● **Written request**
Quote the full listing word for word.

--- begin Data section ---

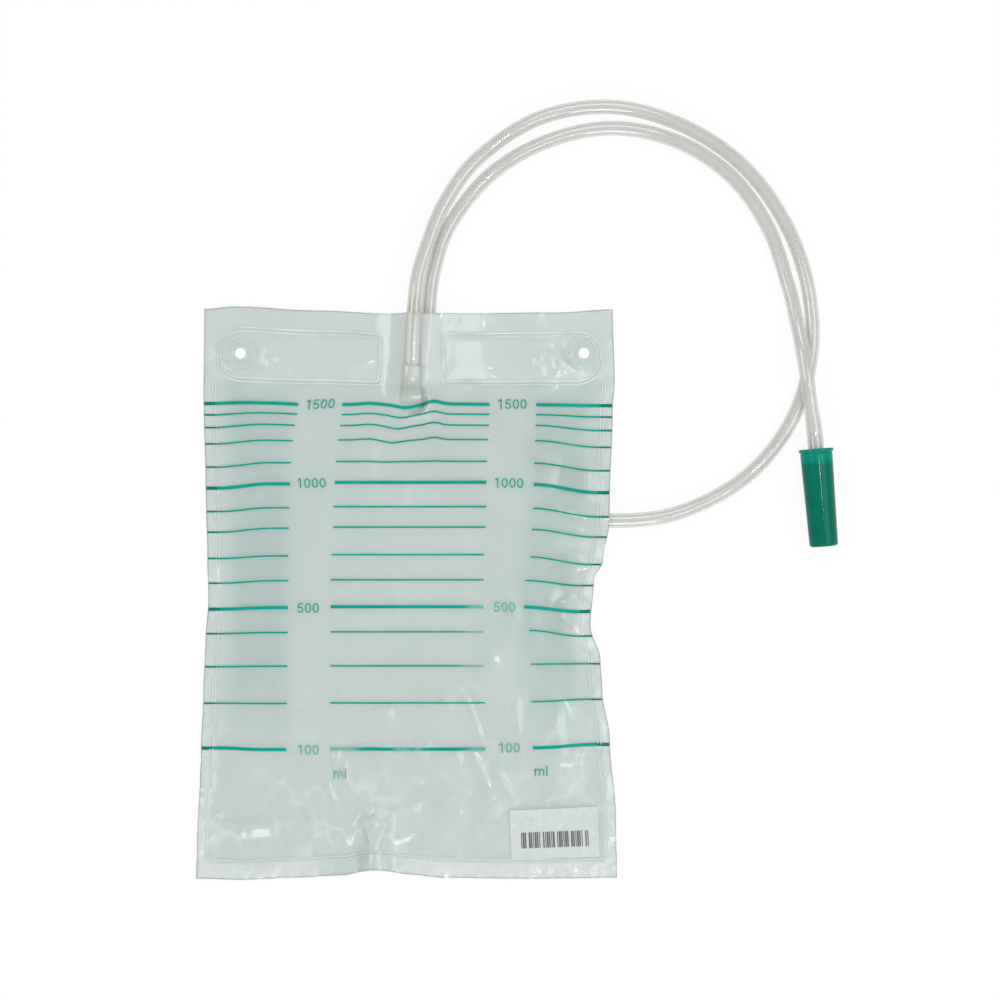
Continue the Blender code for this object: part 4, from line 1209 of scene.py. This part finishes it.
def laid_line(points, closed, spacing=0.0015):
    """A line of the flat sheet, cut into short runs and moved to where it lies."""
    if closed:
        points = points + [points[0]]
    fine = []
    for a, b in zip(points, points[1:]):
        steps = max(1, int(math.dist(a, b) / spacing))
        for step in range(steps):
            t = step / steps
            fine.append((a[0] + (b[0] - a[0]) * t, a[1] + (b[1] - a[1]) * t))
    if not closed:
        fine.append(points[-1])
    flat = np.array(fine)
    x, y = laid_place(flat[:, 0], flat[:, 1])
    return list(zip(x, y))


film_tree = BVHTree.FromObject(front_film, bpy.context.evaluated_depsgraph_get())
ABOVE_ALL = 0.05
DOWN = Vector((0.0, 0.0, -1.0))


def top_at(tree, x, y):
    """Height of the topmost surface at a place, or of the nearest one beside it."""
    hit = tree.ray_cast(Vector((x, y, ABOVE_ALL)), DOWN)[0]
    if hit is None:
        hit = tree.find_nearest(Vector((x, y, MIDDLE_HEIGHT)))[0]
    return hit.z


def drape(piece, tree, lift, flatten=1.0):
    """Set a flat piece down on a surface, a little above it."""
    for vertex in piece.data.vertices:
        height = top_at(tree, vertex.co.x, vertex.co.y)
        vertex.co.z = height + lift + vertex.co.z * flatten
    piece.data.update()


def bead(points, closed):
    """One pressed line as a flattened bead."""
    line = bpy.data.curves.new("bead", "CURVE")
    line.dimensions = "3D"
    line.bevel_depth = BEAD_RADIUS
    line.bevel_resolution = 1
    run = line.splines.new("POLY")
    run.points.add(len(points) - 1)
    for point, (x, y) in zip(run.points, points):
        point.co = (x, y, 0.0, 1.0)
    run.use_cyclic_u = closed
    line.use_fill_caps = not closed
    made = bpy.data.objects.new("bead", line)
    scene.collection.objects.link(made)
    return made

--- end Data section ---

● **Response**
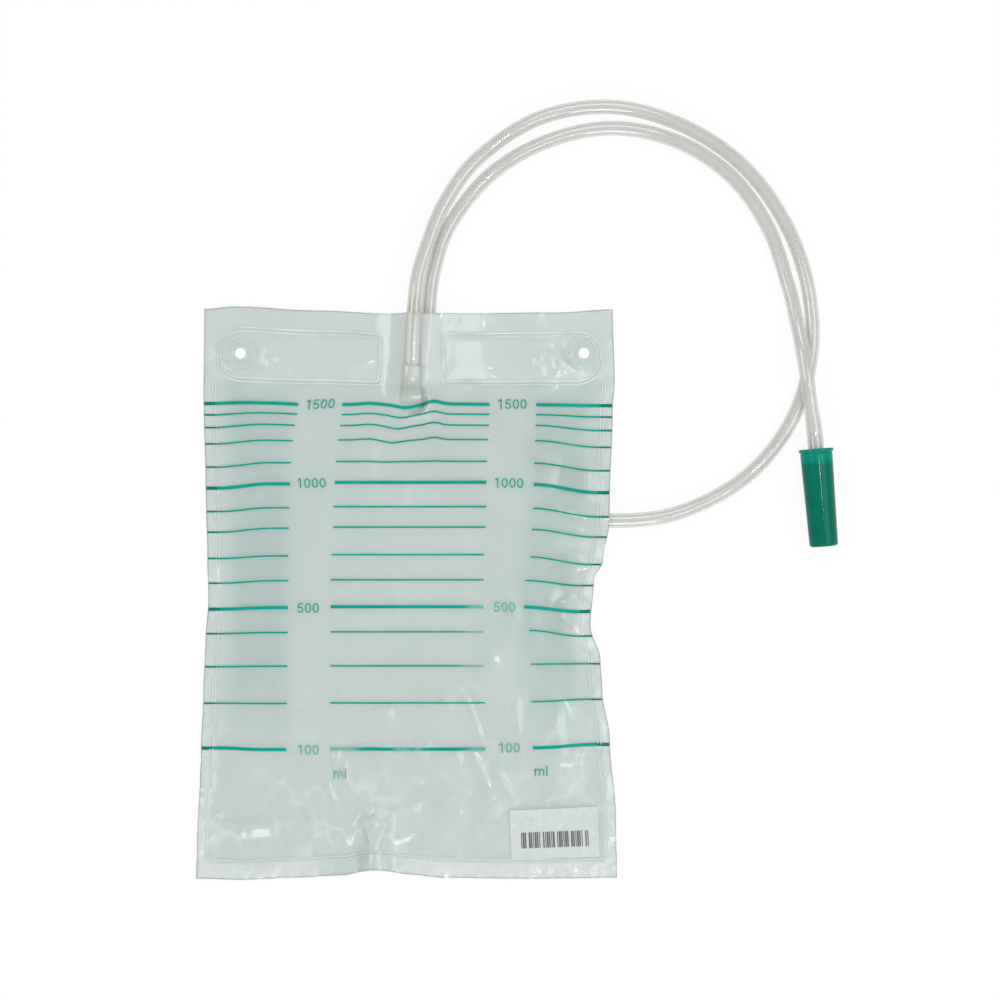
Continue the Blender code for this object: part 4, from line 1209 of scene.py. This part finishes it.
def laid_line(points, closed, spacing=0.0015):
    """A line of the flat sheet, cut into short runs and moved to where it lies."""
    if closed:
        points = points + [points[0]]
    fine = []
    for a, b in zip(points, points[1:]):
        steps = max(1, int(math.dist(a, b) / spacing))
        for step in range(steps):
            t = step / steps
            fine.append((a[0] + (b[0] - a[0]) * t, a[1] + (b[1] - a[1]) * t))
    if not closed:
        fine.append(points[-1])
    flat = np.array(fine)
    x, y = laid_place(flat[:, 0], flat[:, 1])
    return list(zip(x, y))


film_tree = BVHTree.FromObject(front_film, bpy.context.evaluated_depsgraph_get())
ABOVE_ALL = 0.05
DOWN = Vector((0.0, 0.0, -1.0))


def top_at(tree, x, y):
    """Height of the topmost surface at a place, or of the nearest one beside it."""
    hit = tree.ray_cast(Vector((x, y, ABOVE_ALL)), DOWN)[0]
    if hit is None:
        hit = tree.find_nearest(Vector((x, y, MIDDLE_HEIGHT)))[0]
    return hit.z


def drape(piece, tree, lift, flatten=1.0):
    """Set a flat piece down on a surface, a little above it."""
    for vertex in piece.data.vertices:
        height = top_at(tree, vertex.co.x, vertex.co.y)
        vertex.co.z = height + lift + vertex.co.z * flatten
    piece.data.update()


def bead(points, closed):
    """One pressed line as a flattened bead."""
    line = bpy.data.curves.new("bead", "CURVE")
    line.dimensions = "3D"
    line.bevel_depth = BEAD_RADIUS
    line.bevel_resolution = 1
    run = line.splines.new("POLY")
    run.points.add(len(points) - 1)
    for point, (x, y) in zip(run.points, points):
        point.co = (x, y, 0.0, 1.0)
    run.use_cyclic_u = closed
    line.use_fill_caps = not closed
    made = bpy.data.objects.new("bead", line)
    scene.collection.objects.link(made)
    return made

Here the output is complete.